- **Data segment**

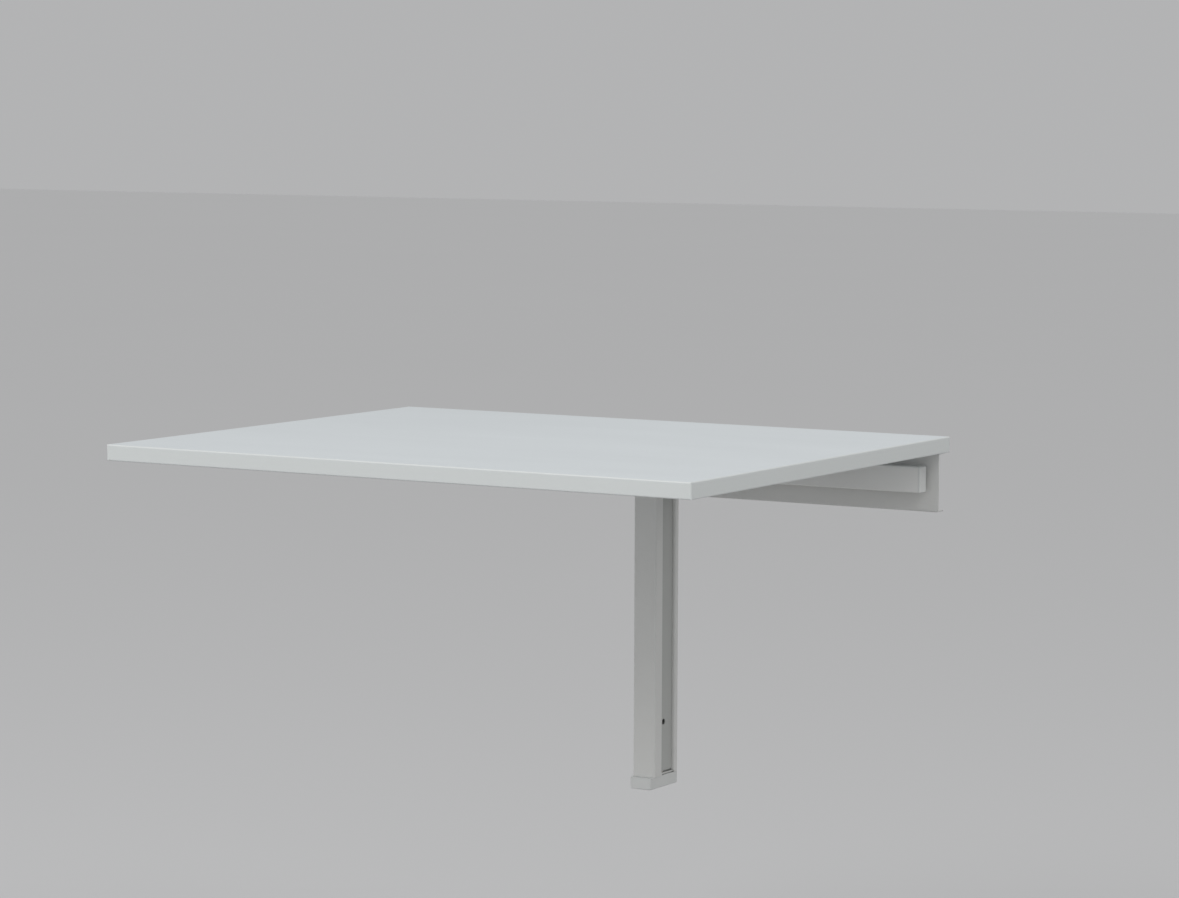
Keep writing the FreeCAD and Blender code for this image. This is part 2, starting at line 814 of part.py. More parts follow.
# ---------------------------------------------------------------- nodes
nodes = {
    "table_board": table_board(),
    **edge_bands(),
    "hinge_leaf_left": hinge_leaf(-1),
    "hinge_leaf_right": hinge_leaf(1),
    "hinge_board_screws": board_screws(hinge_screw_seats(-1) + hinge_screw_seats(1)),
    "arm_rest": arm_rest(),
    "arm_rest_screws": board_screws(rest_screw_seats()),
    "wall_rail": wall_rail(),
    "wall_spacers": wall_spacers(),
    "post_rear_channel": post_rear_channel(),
    "post_front_channel": post_front_channel(),
    "head_bracket": head_bracket(),
    "foot_bracket": foot_bracket(),
    "upper_bush": upper_bush(),
    "lower_bush": lower_bush(),
    "post_cap": post_cap(),
    "hinge_bracket_left": hinge_bracket(-1),
    "hinge_bracket_right": hinge_bracket(1),
    "hinge_pin_left": hinge_pin(-1),
    "hinge_pin_right": hinge_pin(1),
    "pivot_tube": pivot_tube(),
    "pivot_tube_plug": pivot_tube_plug(),
    "swing_arm": swing_arm(),
    "arm_end_plug": arm_end_plug(),
    "lower_pivot_pin": lower_pivot_pin(),
    "pivot_pin_screw": pivot_pin_screw(),
}

os.makedirs("parts", exist_ok=True)
for name, shape in nodes.items():
    shape.exportStep("parts/" + name + ".step")
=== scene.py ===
import json
import math

import bmesh
import bpy
from mathutils import Matrix, Vector

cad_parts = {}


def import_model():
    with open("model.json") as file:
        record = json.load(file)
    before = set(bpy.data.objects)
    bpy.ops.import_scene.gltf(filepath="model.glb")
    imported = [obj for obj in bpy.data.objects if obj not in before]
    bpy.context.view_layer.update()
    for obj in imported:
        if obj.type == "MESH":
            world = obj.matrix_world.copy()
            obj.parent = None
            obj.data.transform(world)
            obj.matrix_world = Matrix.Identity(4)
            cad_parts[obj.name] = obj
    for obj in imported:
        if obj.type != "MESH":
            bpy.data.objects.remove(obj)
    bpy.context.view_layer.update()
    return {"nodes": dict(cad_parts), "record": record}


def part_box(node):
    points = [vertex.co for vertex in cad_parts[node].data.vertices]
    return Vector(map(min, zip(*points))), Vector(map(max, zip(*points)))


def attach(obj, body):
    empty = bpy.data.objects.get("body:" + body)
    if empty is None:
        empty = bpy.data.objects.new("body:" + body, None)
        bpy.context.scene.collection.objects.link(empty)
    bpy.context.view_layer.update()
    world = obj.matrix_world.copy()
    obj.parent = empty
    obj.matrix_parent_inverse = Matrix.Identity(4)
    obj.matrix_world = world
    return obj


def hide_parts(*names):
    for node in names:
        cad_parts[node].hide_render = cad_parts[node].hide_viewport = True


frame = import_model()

# The looks of the wall mounted drop leaf table: materials on the CAD nodes, small pieces in place of
# the plain screws and pins, weld beads, a plain studio and the photograph's camera.
NODES = frame["nodes"]
MM = 0.001

# ---------------------------------------------------------------- photograph
PHOTO_WIDTH = 1179
PHOTO_FOCAL_PIXELS = 3735.0
SENSOR_WIDTH = 36.0
CAMERA_AT = Vector((2.194, -3.8435, 0.4405))
CAMERA_YAW = math.radians(30.94)
CAMERA_DOWN = math.radians(5.45)
CAMERA_ROLL = math.radians(0.22)

# ---------------------------------------------------------------- stage
FLOOR_Z = -0.70
FLOOR_HALF = 30.0
BACKDROP = (0.450, 0.452, 0.457)
FLOOR_SEEN = (0.600, 0.602, 0.608)
FLOOR_BOUNCE = (0.40, 0.40, 0.40)
DOME_FRONT = 0.89
DOME_BACK = 0.50
LAMP_TARGET = Vector((0.0, -0.3, 0.0))


# ---------------------------------------------------------------- node helpers
def set_ranges(map_range, source, target):
    map_range.inputs["From Min"].default_value = source[0]
    map_range.inputs["From Max"].default_value = source[1]
    map_range.inputs["To Min"].default_value = target[0]
    map_range.inputs["To Max"].default_value = target[1]


class Graph:
    """A material's node tree with short calls for the nodes used here."""

    def __init__(self, name):
        self.material = bpy.data.materials.new(name)
        self.material.use_nodes = True
        self.tree = self.material.node_tree
        self.tree.nodes.clear()
        self.output = self.node("ShaderNodeOutputMaterial")
        self.shader = self.node("ShaderNodeBsdfPrincipled")
        self.link(self.shader.outputs["BSDF"], self.output.inputs["Surface"])
        self.place = self.node("ShaderNodeTexCoord").outputs["Object"]

    def node(self, kind, **settings):
        made = self.tree.nodes.new(kind)
        for key, value in settings.items():
            setattr(made, key, value)
        return made

    def link(self, source, target):
        self.tree.links.new(source, target)

    def stretched(self, scale):
        """Object coordinates, in metres, times a scale for each axis."""
        mapping = self.node("ShaderNodeMapping")
        mapping.inputs["Scale"].default_value = scale
        self.link(self.place, mapping.inputs["Vector"])
        return mapping.outputs["Vector"]

    def noise(self, scale, detail=2.0, roughness=0.5, vector=None):
        made = self.node("ShaderNodeTexNoise")
        made.inputs["Scale"].default_value = scale
        made.inputs["Detail"].default_value = detail
        made.inputs["Roughness"].default_value = roughness
        self.link(vector or self.place, made.inputs["Vector"])
        return made.outputs["Fac"]

    def cells(self, scale):
        """Distance to the middle of the nearest cell."""
        made = self.node("ShaderNodeTexVoronoi", feature="F1")
        made.inputs["Scale"].default_value = scale
        self.link(self.place, made.inputs["Vector"])
        return made.outputs["Distance"]

    def span(self, value, source, target):
        """Maps the range source of a value to the range target, clamped."""
        made = self.node("ShaderNodeMapRange", clamp=True)
        set_ranges(made, source, target)
        self.link(value, made.inputs["Value"])
        return made.outputs["Result"]

    def contrast(self, noise, target=(0.0, 1.0)):
        """Spreads the middle of a noise, where nearly all of it lies, over the range target."""
        return self.span(noise, (0.3, 0.7), target)

    def math(self, operation, first, second):
        made = self.node("ShaderNodeMath", operation=operation)
        for socket, value in zip(made.inputs, (first, second)):
            if isinstance(value, (int, float)):
                socket.default_value = value
            else:
                self.link(value, socket)
        return made.outputs["Value"]

    def blend(self, first, first_share, second, second_share):
        """Sum of two values, each times its share."""
        return self.math(
            "ADD",
            self.math("MULTIPLY", first, first_share),
            self.math("MULTIPLY", second, second_share),
        )

    def mix(self, factor, first, second):
        """A colour between two colours; each is a tuple or another colour."""
        made = self.node("ShaderNodeMix", data_type="RGBA")
        self.link(factor, made.inputs["Factor"])
        for name, value in (("A", first), ("B", second)):
            socket = [s for s in made.inputs if s.name == name and s.type == "RGBA"][0]
            if isinstance(value, tuple):
                socket.default_value = (*value, 1.0)
            else:
                self.link(value, socket)
        return [s for s in made.outputs if s.type == "RGBA"][0]

    def bump(self, height, distance, strength, normal=None):
        made = self.node("ShaderNodeBump")
        made.inputs["Strength"].default_value = strength
        made.inputs["Distance"].default_value = distance
        self.link(height, made.inputs["Height"])
        if normal is not None:
            self.link(normal, made.inputs["Normal"])
        return made.outputs["Normal"]

    def soft_edge(self, radius):
        """The small radius that paint or moulding leaves on a sharp edge."""
        made = self.node("ShaderNodeBevel", samples=4)
        made.inputs["Radius"].default_value = radius
        return made.outputs["Normal"]

    def set(self, **values):
        for name, value in values.items():
            socket = self.shader.inputs[name.replace("_", " ")]
            if isinstance(value, bpy.types.NodeSocket):
                self.link(value, socket)
            elif isinstance(value, tuple):
                socket.default_value = (*value, 1.0)
            else:
                socket.default_value = value
        return self.material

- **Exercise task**
Using the listing above, gather each line that holds the string "json" and copy it.

- **Exercise result**
import json
    with open("model.json") as file:
        record = json.load(file)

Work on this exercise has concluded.